| From f687da3f1d7acdd54d9b01eb88d1af2a0e705844 Mon Sep 17 00:00:00 2001 |
| From: Sasha Levin <sashal@kernel.org> |
| Date: Tue, 5 Oct 2021 16:55:53 +0300 |
| Subject: ath9k: Fix potential interrupt storm on queue reset |
| MIME-Version: 1.0 |
| Content-Type: text/plain; charset=UTF-8 |
| Content-Transfer-Encoding: 8bit |
| |
| From: Linus Lüssing <ll@simonwunderlich.de> |
| |
| [ Upstream commit 4925642d541278575ad1948c5924d71ffd57ef14 ] |
| |
| In tests with two Lima boards from 8devices (QCA4531 based) on OpenWrt |
| 19.07 we could force a silent restart of a device with no serial |
| output when we were sending a high amount of UDP traffic (iperf3 at 80 |
| MBit/s in both directions from external hosts, saturating the wifi and |
| causing a load of about 4.5 to 6) and were then triggering an |
| ath9k_queue_reset(). |
| |
| Further debugging showed that the restart was caused by the ath79 |
| watchdog.

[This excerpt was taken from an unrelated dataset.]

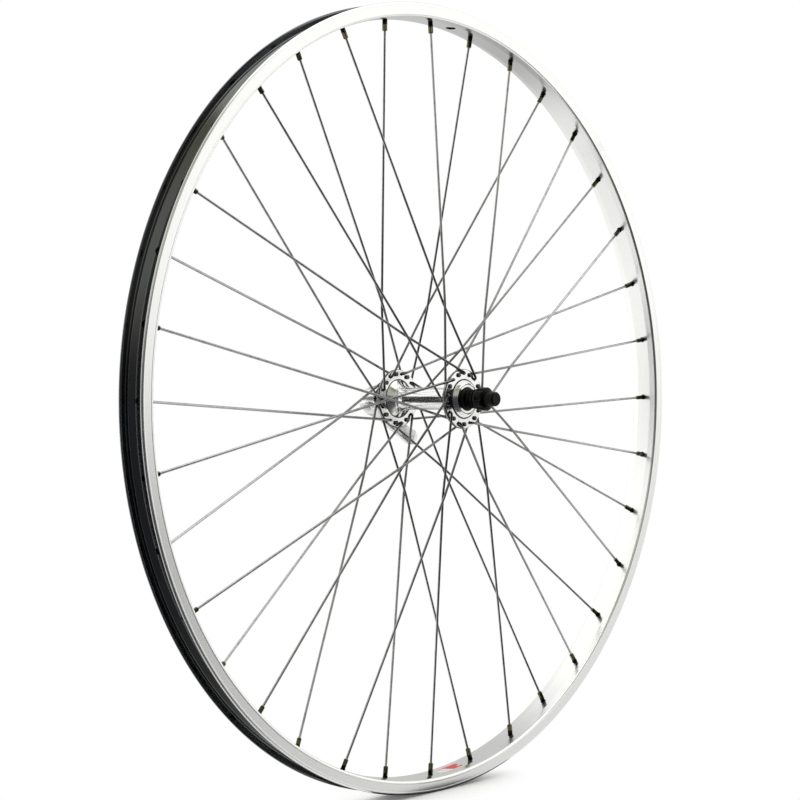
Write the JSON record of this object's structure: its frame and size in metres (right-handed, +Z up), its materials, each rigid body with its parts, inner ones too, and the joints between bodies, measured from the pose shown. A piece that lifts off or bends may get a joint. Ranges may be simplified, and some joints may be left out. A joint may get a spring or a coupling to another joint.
{
  "type": "front bicycle wheel",
  "caption": "Spoked front bicycle wheel without tyre: hollow-section alloy rim, crossed steel spokes, small-flange hub on ball bearings and a quick-release skewer with cam lever.",
  "frame": {"origin": "wheel centre: on the axle line, midway between the locknut faces and midway across the rim", "axes": "+Y along the axle to the left (lever) side, +Z up, +X forward"},
  "size_m": [0.634, 0.1418, 0.634],
  "materials": {
    "rim_alloy": "polished and lightly brushed",
    "insert_alloy": "mill finish",
    "sticker": "printed film",
    "spoke_steel": "drawn stainless",
    "nipple_brass": "nickel plated",
    "hub_alloy": "polished",
    "race_steel": "ground",
    "cap_chrome": "bright",
    "ball_steel": "bright",
    "axle_steel": "zinc plated",
    "black_steel": "black",
    "seal_rubber": "matt",
    "rod_steel": "zinc plated",
    "housing_chrome": "bright",
    "lever_chrome": "bright",
    "spring_steel": "bright wire",
    "nut_black": "satin black",
    "ring_steel": "blackened"
  },
  "bodies": {
    "axle_set": {"axle": "axle_steel", "cone_left": "black_steel", "cone_right": "black_steel", "cone_seal_left": "seal_rubber", "cone_seal_right": "seal_rubber", "lock_washer_left": "black_steel", "lock_washer_right": "black_steel", "locknut_left": "black_steel", "locknut_right": "black_steel"},
    "wheel": {"rim": "rim_alloy", "rim_joint_inserts": "insert_alloy", "rim_sticker": "sticker", "spokes_right_heads_out": "spoke_steel", "spokes_right_heads_in": "spoke_steel", "spokes_left_heads_out": "spoke_steel", "spokes_left_heads_in": "spoke_steel", "nipples_right": "nipple_brass", "nipples_left": "nipple_brass", "hub_shell": "hub_alloy", "bearing_cup_left": "race_steel", "bearing_cup_right": "race_steel", "dust_cap_left": "cap_chrome", "dust_cap_right": "cap_chrome"},
    "balls_left": {"bearing_balls_left": "ball_steel", "ball_retainer_left": "race_steel"},
    "balls_right": {"bearing_balls_right": "ball_steel", "ball_retainer_right": "race_steel"},
    "clamp_housing": {"cam_housing": "housing_chrome", "spring_left": "spring_steel"},
    "lever": {"cam_lever": "lever_chrome", "cam_pin": "rod_steel", "pin_clip": "rod_steel"},
    "skewer": {"skewer_rod": "rod_steel"},
    "nut_spring": {"spring_right": "spring_steel"},
    "nut": {"adjusting_nut": "nut_black", "nut_clamp_ring": "ring_steel"}
  },
  "joints": [
    {"name": "wheel_spin", "type": "hinge", "parent": "axle_set", "child": "wheel", "pos_m": [0, 0, 0], "axis": [0, 1, 0], "continuous": true},
    {"name": "balls_left_orbit", "type": "hinge", "parent": "axle_set", "child": "balls_left", "pos_m": [0, 0.033, 0], "axis": [0, 1, 0], "continuous": true},
    {"name": "balls_right_orbit", "type": "hinge", "parent": "axle_set", "child": "balls_right", "pos_m": [0, -0.033, 0], "axis": [0, 1, 0], "continuous": true},
    {"name": "skewer_turn", "type": "hinge", "parent": "axle_set", "child": "clamp_housing", "pos_m": [0, 0.064, 0], "axis": [0, 1, 0], "continuous": true},
    {"name": "lever_turn", "type": "hinge", "parent": "clamp_housing", "child": "lever", "pos_m": [0, 0.064, 0], "axis": [0.5878, 0, 0.809], "range_deg": [0, 180]},
    {"name": "skewer_pull", "type": "slide", "parent": "clamp_housing", "child": "skewer", "axis": [0, -1, 0], "range_m": [0, 0.0025]},
    {"name": "nut_travel", "type": "slide", "parent": "skewer", "child": "nut_spring", "axis": [0, -1, 0], "range_m": [0, 0.0041]},
    {"name": "nut_turn", "type": "hinge", "parent": "nut_spring", "child": "nut", "pos_m": [0, -0.061, 0], "axis": [0, -1, 0], "range_deg": [0, 1800]}
  ],
  "couplings": [
    {"joint": "balls_left_orbit", "follows": "wheel_spin", "ratio": 0.6},
    {"joint": "balls_right_orbit", "follows": "wheel_spin", "ratio": 0.6},
    {"joint": "skewer_pull", "follows": "lever_turn", "m_per_rad": 0.000795},
    {"joint": "nut_travel", "follows": "nut_turn", "m_per_rad": 0.00012732}
  ]
}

With disabled watchdog we could observe that the device was |
| constantly going into ath_isr() interrupt handler and was returning |
| early after the ATH_OP_HW_RESET flag test, without clearing any |
| interrupts. Even though ath9k_queue_reset() calls |
| ath9k_hw_kill_interrupts(). |
| |
| With JTAG we could observe the following race condition: |
| |
| 1) ath9k_queue_reset() |
| ... |
| -> ath9k_hw_kill_interrupts() |
| -> set_bit(ATH_OP_HW_RESET, &common->op_flags); |
| ... |
| <- returns |
| |
| 2) ath9k_tasklet() |
| ... |
| -> ath9k_hw_resume_interrupts() |
| ... |
| <- returns |
| |
| 3) loops around: |
| ... |
| handle_int() |
| -> ath_isr() |
| ... |
| -> if (test_bit(ATH_OP_HW_RESET, |
| &common->op_flags)) |
| return IRQ_HANDLED; |
| |
| x) ath_reset_internal(): |
| => never reached <= |
| |
| And in ath_isr() we would typically see the following interrupts / |
| interrupt causes: |
| |
| * status: 0x00111030 or 0x00110030 |
| * async_cause: 2 (AR_INTR_MAC_IPQ) |
| * sync_cause: 0 |
| |
| So the ath9k_tasklet() reenables the ath9k interrupts |
| through ath9k_hw_resume_interrupts() which ath9k_queue_reset() had just |
| disabled. And ath_isr() then keeps firing because it returns IRQ_HANDLED |
| without actually clearing the interrupt. |
| |
| To fix this IRQ storm also clear/disable the interrupts again when we |
| are in reset state. |
| |
| Cc: Sven Eckelmann <sven@narfation.org> |
| Cc: Simon Wunderlich <sw@simonwunderlich.de> |
| Cc: Linus Lüssing <linus.luessing@c0d3.blue> |
| Fixes: 872b5d814f99 ("ath9k: do not access hardware on IRQs during reset") |
| Signed-off-by: Linus Lüssing <ll@simonwunderlich.de> |
| Signed-off-by: Kalle Valo <kvalo@codeaurora.org> |
| Link: https://lore.kernel.org/r/20210914192515.9273-3-linus.luessing@c0d3.blue |
| Signed-off-by: Sasha Levin <sashal@kernel.org> |
| --- |
| drivers/net/wireless/ath/ath9k/main.c | 4 +++- |
| 1 file changed, 3 insertions(+), 1 deletion(-) |
| |
| diff --git a/drivers/net/wireless/ath/ath9k/main.c b/drivers/net/wireless/ath/ath9k/main.c |
| index 28ccdcb197de2..ec13bd8d5487d 100644 |
| --- a/drivers/net/wireless/ath/ath9k/main.c |
| +++ b/drivers/net/wireless/ath/ath9k/main.c |
| @@ -530,8 +530,10 @@ irqreturn_t ath_isr(int irq, void *dev) |
| ath9k_debug_sync_cause(sc, sync_cause); |
| status &= ah->imask; /* discard unasked-for bits */ |
| |
| - if (test_bit(ATH_OP_HW_RESET, &common->op_flags)) |
| + if (test_bit(ATH_OP_HW_RESET, &common->op_flags)) { |
| + ath9k_hw_kill_interrupts(sc->sc_ah); |
| return IRQ_HANDLED; |
| + } |
| |
| /* |
| * If there are no status bits set, then this interrupt was not |
| -- |
| 2.33.0 |
| |